Questiono-me: é assim que se dá a construção da ideia de raças? A partir de um estranhamento que, em seguida, torna-se uma demanda burocrática?
Possibilidades de existência
Há alguns dias, precisei consultar a minha certidão de nascimento e o meu marido disse: “olha, você é branca!”. Pela primeira vez, eu evidenciava como os meus pais haviam me declarado. Não que a branquitude não estivesse presente na minha família de diferentes tons de pardo, mas parecia estar somente numa estratégia prática e desesperada de uma mãe enciumada, em fazer a sua pequena filha entender que ela deveria, antes de qualquer outra pessoa, ocupar um maior espaço naquele coraçãozinho, já que havia tanto desejo, expectativas e dedicação de sua parte.

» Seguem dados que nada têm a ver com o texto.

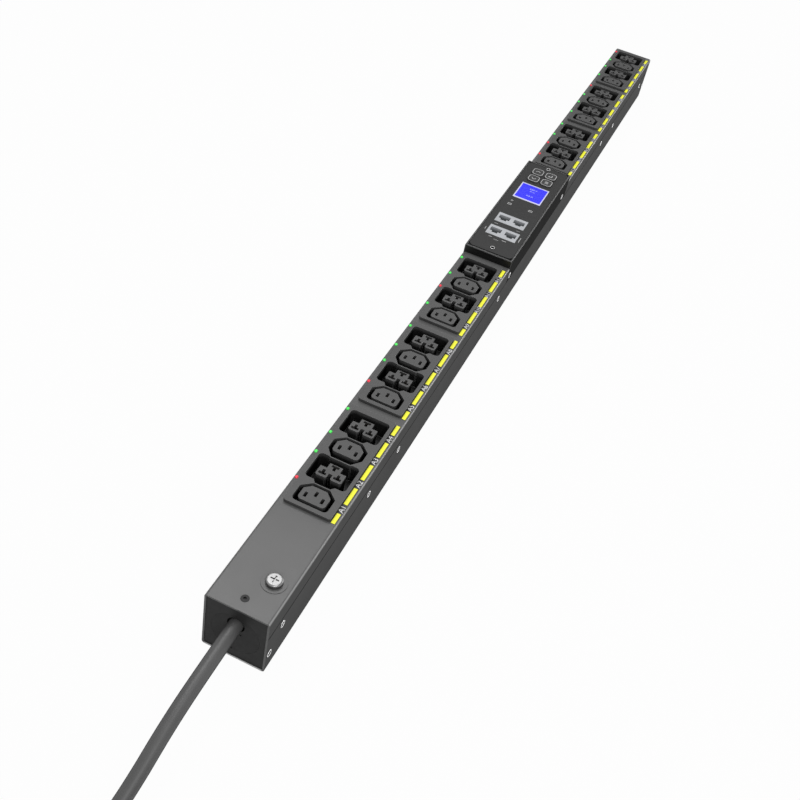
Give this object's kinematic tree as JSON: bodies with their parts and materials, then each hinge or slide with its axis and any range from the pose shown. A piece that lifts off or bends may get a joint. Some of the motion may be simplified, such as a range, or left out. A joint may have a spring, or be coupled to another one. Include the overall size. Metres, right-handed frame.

Hoje, prestes a parir, estou convencida de que, de acordo com o que aprendi sobre miscigenação, a minha filha é parda. Mas o desconforto sobre a declaração de sua cor e raça retornam, porque acho que nunca entendi muito bem a necessidade de olhar para a coloração das pessoas. Afinal, eu tinha duas mulheres que me amavam e que se dedicavam a mim e era só isso que me importava naquele momento. Essas eram as “true colors” das minhas mães.
No final das contas, o mal-estar na civilização nunca falha. Há sempre uma necessidade de se classificar, de nomear, de colocar as pessoas em caixas, em grupos, em raças. Afinal, enquanto se aponta para o outro, não é preciso olhar para si. É possível passar por cima, não somente das provas cabais, mas da nossa própria insignificância e ausência de controle diante de todas as possibilidades de existência.
Já fui branca, amarela e parda. O que mais posso ser? Em quantas confusões e estranhamentos ainda é possível me colocar?